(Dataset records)
>> begin

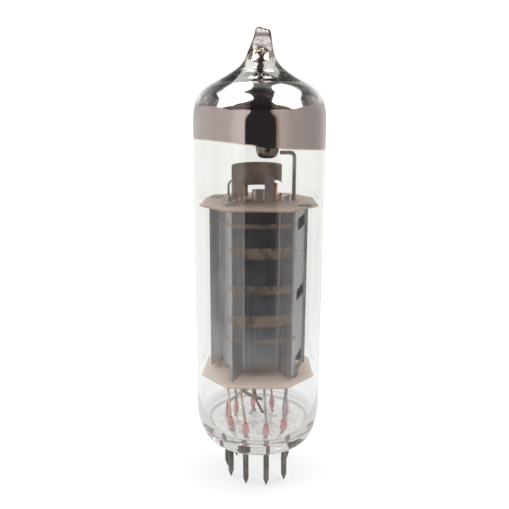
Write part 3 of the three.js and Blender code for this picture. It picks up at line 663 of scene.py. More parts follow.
# ------------------------------------------------------------------ glass envelope
OUTER = [
    (11.0, 6.3), (11.0, 12.0), (11.0, 20.0), (11.0, 30.0), (11.0, 40.0), (11.0, 50.0), (11.0, 54.5), (11.0, 55.8), (10.98, 56.9),
    (10.93, 57.8), (10.84, 58.6), (10.7, 59.35), (10.48, 60.05), (10.16, 60.7), (9.72, 61.32), (9.15, 61.92), (8.45, 62.46),
    (7.6, 62.95), (6.7, 63.4), (5.85, 63.85), (5.0, 64.35), (4.2, 64.88), (3.5, 65.42), (2.95, 65.98), (2.56, 66.55),
    (2.27, 67.15), (2.04, 67.75), (1.82, 68.4), (1.62, 69.05), (1.45, 69.7), (1.31, 70.3), (1.2, 70.8), (1.13, 71.12), (1.0, 71.33),
    (0.75, 71.4),
]
FOOT = [
    (7.1, 0.0), (7.45, 0.04), (7.8, 0.14), (8.05, 0.24), (8.3, 0.29), (8.6, 0.42), (9.0, 0.68), (9.38, 1.02), (9.72, 1.45), (9.98, 1.92),
    (10.2, 2.42), (10.42, 3.0), (10.62, 3.62), (10.78, 4.25), (10.9, 4.9), (10.97, 5.6),
]
INNER = [
    (7.2, 2.6), (7.75, 2.62), (8.25, 2.74), (8.7, 3.0), (9.1, 3.35), (9.48, 3.85), (9.8, 4.5), (10.05, 5.3), (10.22, 6.2), (10.33, 7.2),
    (10.4, 8.6), (10.42, 14.0), (10.42, 24.0), (10.42, 34.0), (10.42, 44.0), (10.42, 54.0), (10.4, 55.8), (10.35, 56.9), (10.25, 57.8),
    (10.1, 58.6), (9.9, 59.3), (9.62, 59.97), (9.26, 60.57), (8.8, 61.12), (8.2, 61.64), (7.45, 62.13), (6.6, 62.56), (5.75, 62.94),
    (4.95, 63.25), (4.2, 63.49), (3.55, 63.7), (3.05, 63.95), (2.7, 64.3), (2.42, 64.8), (2.16, 65.45), (1.86, 66.2), (1.5, 66.95), (1.1, 67.6), (0.7, 68.1), (0.3, 68.4),
]


def tip_warp(x, y, z):
    """The drawn tip leans a little and isn't quite round."""
    if z <= 63.5:
        return (x, y, z)
    f = min(1.0, (z - 63.5) / 7.5)
    t = math.atan2(y, x)
    k = 1 + 0.055 * f * math.sin(2 * t + 1.1) + 0.04 * f * math.sin(3 * t + z * 0.9) + 0.02 * f * math.sin(5 * t - z * 1.7)
    dx, dy = photo(0.52 * f ** 1.3, 0.1 * f)
    return (x * k + dx, y * k + dy, z + (0.22 * f ** 4) * math.cos(t - 2.6))


SEGS = 128
outer_profile = [(0.0, 0.0)] + [(0.35 * i, 0.0) for i in range(1, 20)] + refine(FOOT, 0.12) + refine(OUTER, 0.22)[0:] + [(0.4, 71.41), (0, 71.41)]
clean = []
for q in outer_profile:
    if not clean or abs(q[0] - clean[-1][0]) + abs(q[1] - clean[-1][1]) > 1e-4:
        clean.append((q[0], q[1]))
# the long straight wall needs few rings
outer_profile = [q for i, q in enumerate(clean) if not (13 < q[1] < 53 and int(q[1] * 10) % 40 > 4)]
inner_profile = [(0.0, 2.6)] + [(0.3 * i, 2.6) for i in range(1, 24)] + refine(INNER, 0.22) + [(0, 68.56)]
inner_profile = [q for q in inner_profile if not (13 < q[1] < 53 and int(q[1] * 10) % 40 > 4)]

PINS = {}
for k in range(1, 10):
    t = math.radians(36 * k)
    PINS[k] = (PIN_CIRCLE_R * math.cos(t), PIN_CIRCLE_R * math.sin(t))


def stand(x, y, z, glass=False):
    """The bulb and the works inside it stand very slightly out of true with the base."""
    d = float(np.interp(z, [0, 4, 10, 56, 72], [-0.10, -0.27, -0.27, 0.06, 0.06]))
    w = smooth((z - 5.0) / 4.0)
    if glass:
        w = max(w, smooth((math.hypot(x, y) - 7.0) / 2.5))
    dx, dy = photo(d * w, 0)
    return (x + dx, y + dy, z)


def smooth(t):
    t = min(1.0, max(0.0, t))
    return t * t * (3 - 2 * t)


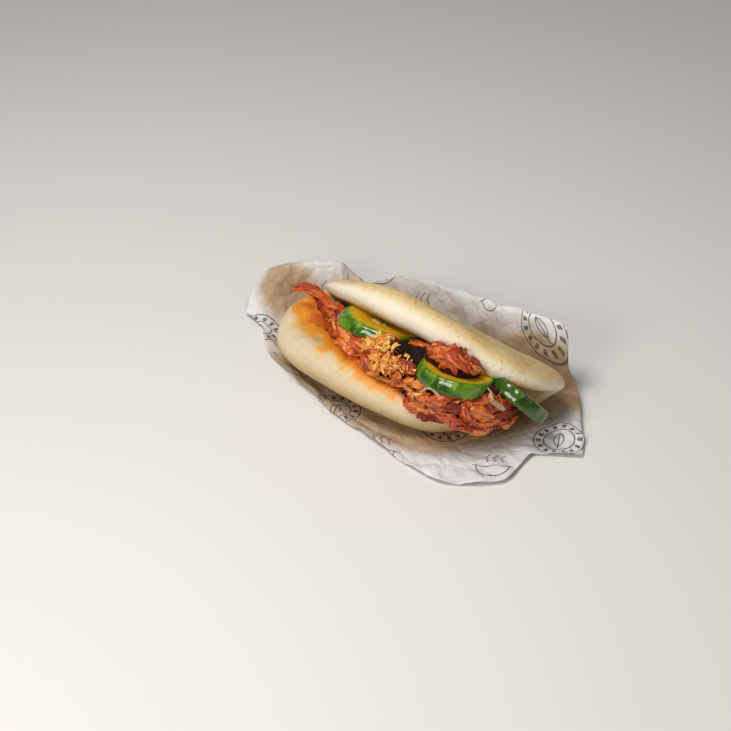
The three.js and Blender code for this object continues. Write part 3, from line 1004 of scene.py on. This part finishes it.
# %% Pork material
pork = Finish(
    "pork",
    Specular_IOR_Level=0.3,
    Subsurface_Weight=0.12,
    Subsurface_Radius=(1.0, 0.25, 0.1),
    Subsurface_Scale=0.002,
    Coat_Roughness=0.08,
)
own = carried(pork, "fibre", "Vector")
tone = carried(pork, "tone")
streaks = grain(pork, own, 0.42, 3.0, 0.6)
soaked = grain(pork, place_in_mm(pork), 6, 2.0)
shade = tone * 0.6 + (streaks - 0.5) * 1.3 + (soaked - 0.5) * 0.6 + 0.38
stops = [(0.0, "200804"), (0.25, "801f07"), (0.5, "c03d0c"), (0.76, "e66c18"), (1.0, "f49e46")]
near_top = tone.fade(-0.3, 0.1)
pork.wear(
    Base_Color=ramp(pork, shade, *stops),
    Roughness=0.6 - near_top * 0.35 + streaks * 0.3,
    Coat_Weight=soaked.fade(0.25, 0.5) * near_top,
    Normal=bump(pork, streaks, 0.5),
)

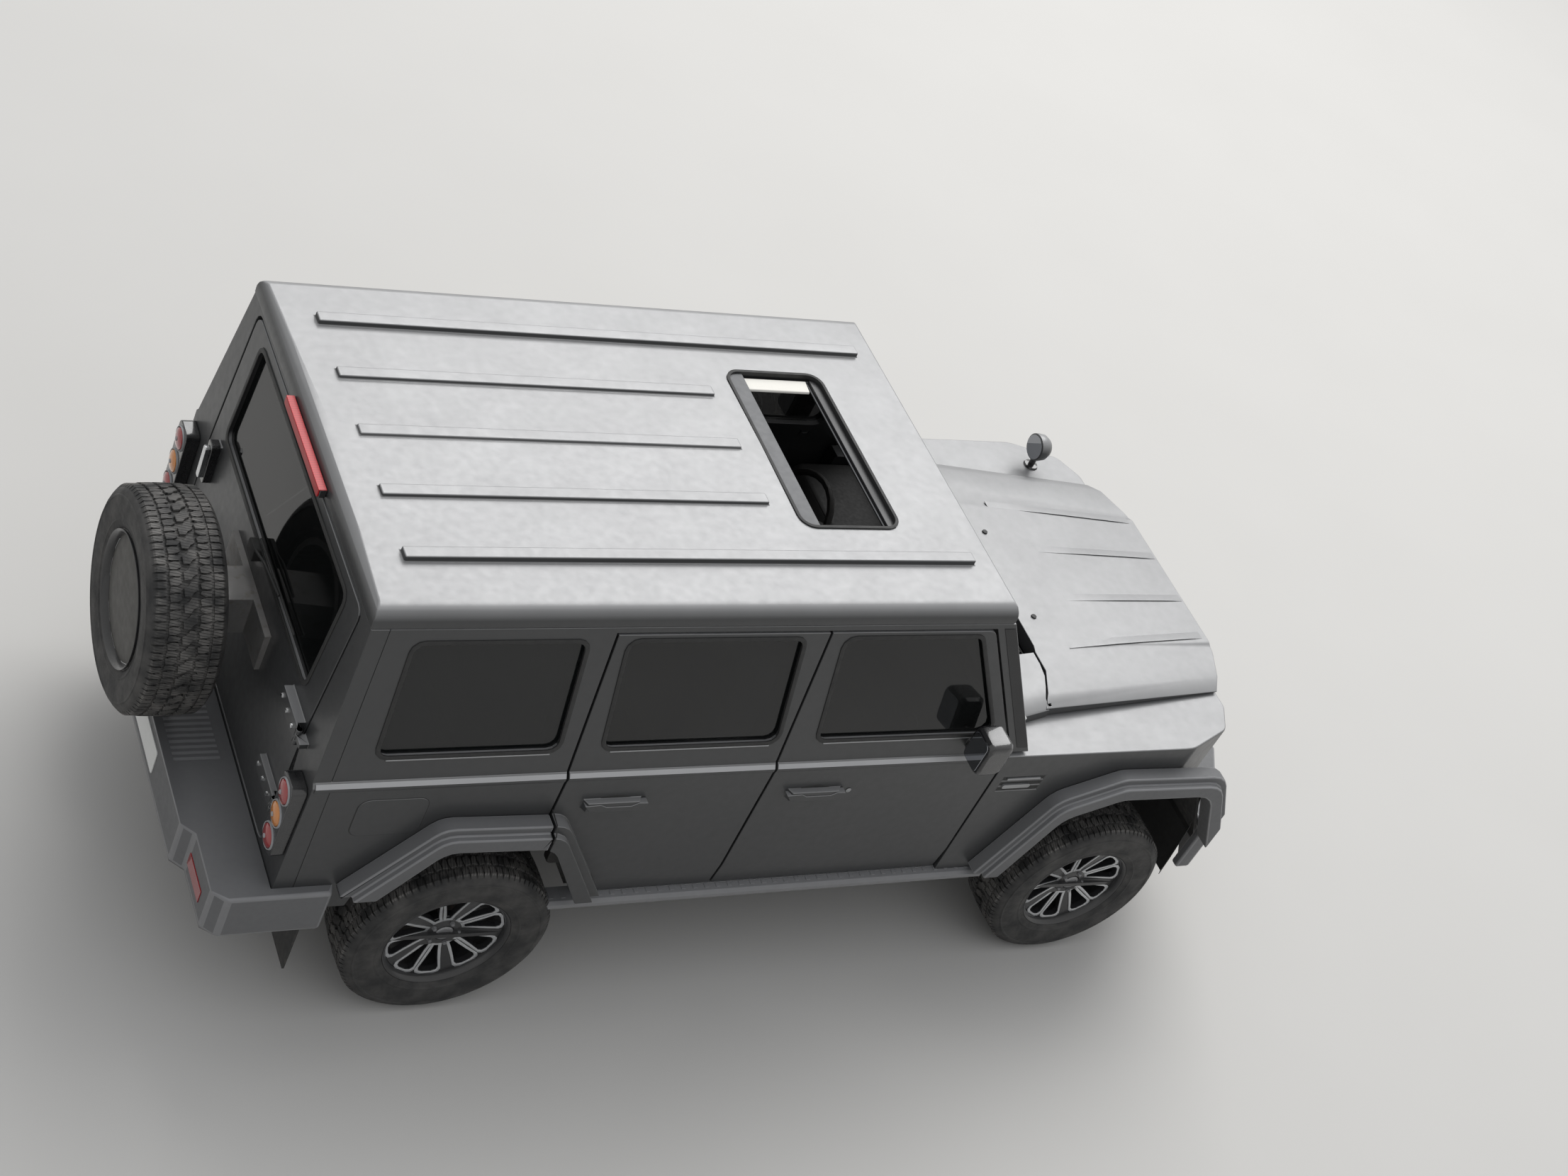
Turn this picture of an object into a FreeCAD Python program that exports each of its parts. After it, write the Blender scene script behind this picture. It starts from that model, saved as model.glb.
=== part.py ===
import FreeCAD, Part
import math
import os

V = FreeCAD.Vector

# Driving sizes of the vehicle, in millimetres. X points forward, Y to the vehicle's left, Z up.
# The origin is on the ground, midway along the overall length.
wheelbase = 2800.0
front_overhang = 815.0
rear_overhang = 1150.0
overall_height = 1985.0
body_half_width = 892.0
flare_proud = 85.0
tyre_diameter = 776.0
tyre_width = 265.0
rim_share = 0.6057

overall_length = rear_overhang + wheelbase + front_overhang
rear_axle_x = rear_overhang - overall_length / 2
front_axle_x = rear_axle_x + wheelbase
nose_x = front_axle_x + front_overhang
spare_back_x = rear_axle_x - rear_overhang

# Clearances shared by the pieces, and the length by which cutting shapes overrun.
seat_gap = 0.3
panel_gap = 9.0
door_stop = 7.0
overrun = 50.0

# Wheels, each standing inside the lip of its flare.
wheel_cover = 39.5
flare_half_width = body_half_width + flare_proud
tyre_radius = tyre_diameter / 2
rim_radius = tyre_radius * rim_share
hub_z = tyre_radius
wheel_y = flare_half_width - wheel_cover - tyre_width / 2
wheel_inner_y = wheel_y - tyre_width / 2

# Frame rails, which leave room inboard for the front wheels to steer and set the height of the floor.
steer_room = 232.5
rail_side_gap = 30.0
rail_width = 80.0
rail_height = 120.0
rail_over_hub = 52.0
rail_kick = 80.0
rail_nose_kick = 40.0
body_mount_height = 80.0
load_floor_rise = 126.0
floor_thickness = 24.0
front_cheek_y = wheel_inner_y - steer_room
rail_outer_y = front_cheek_y - rail_side_gap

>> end

AIM
Scan the material above. Return every line containing the string "picture".

SOLUTION TO THIS TASK
Write part 3 of the three.js and Blender code for this picture. It picks up at line 663 of scene.py. More parts follow.
Turn this picture of an object into a FreeCAD Python program that exports each of its parts. After it, write the Blender scene script behind this picture. It starts from that model, saved as model.glb.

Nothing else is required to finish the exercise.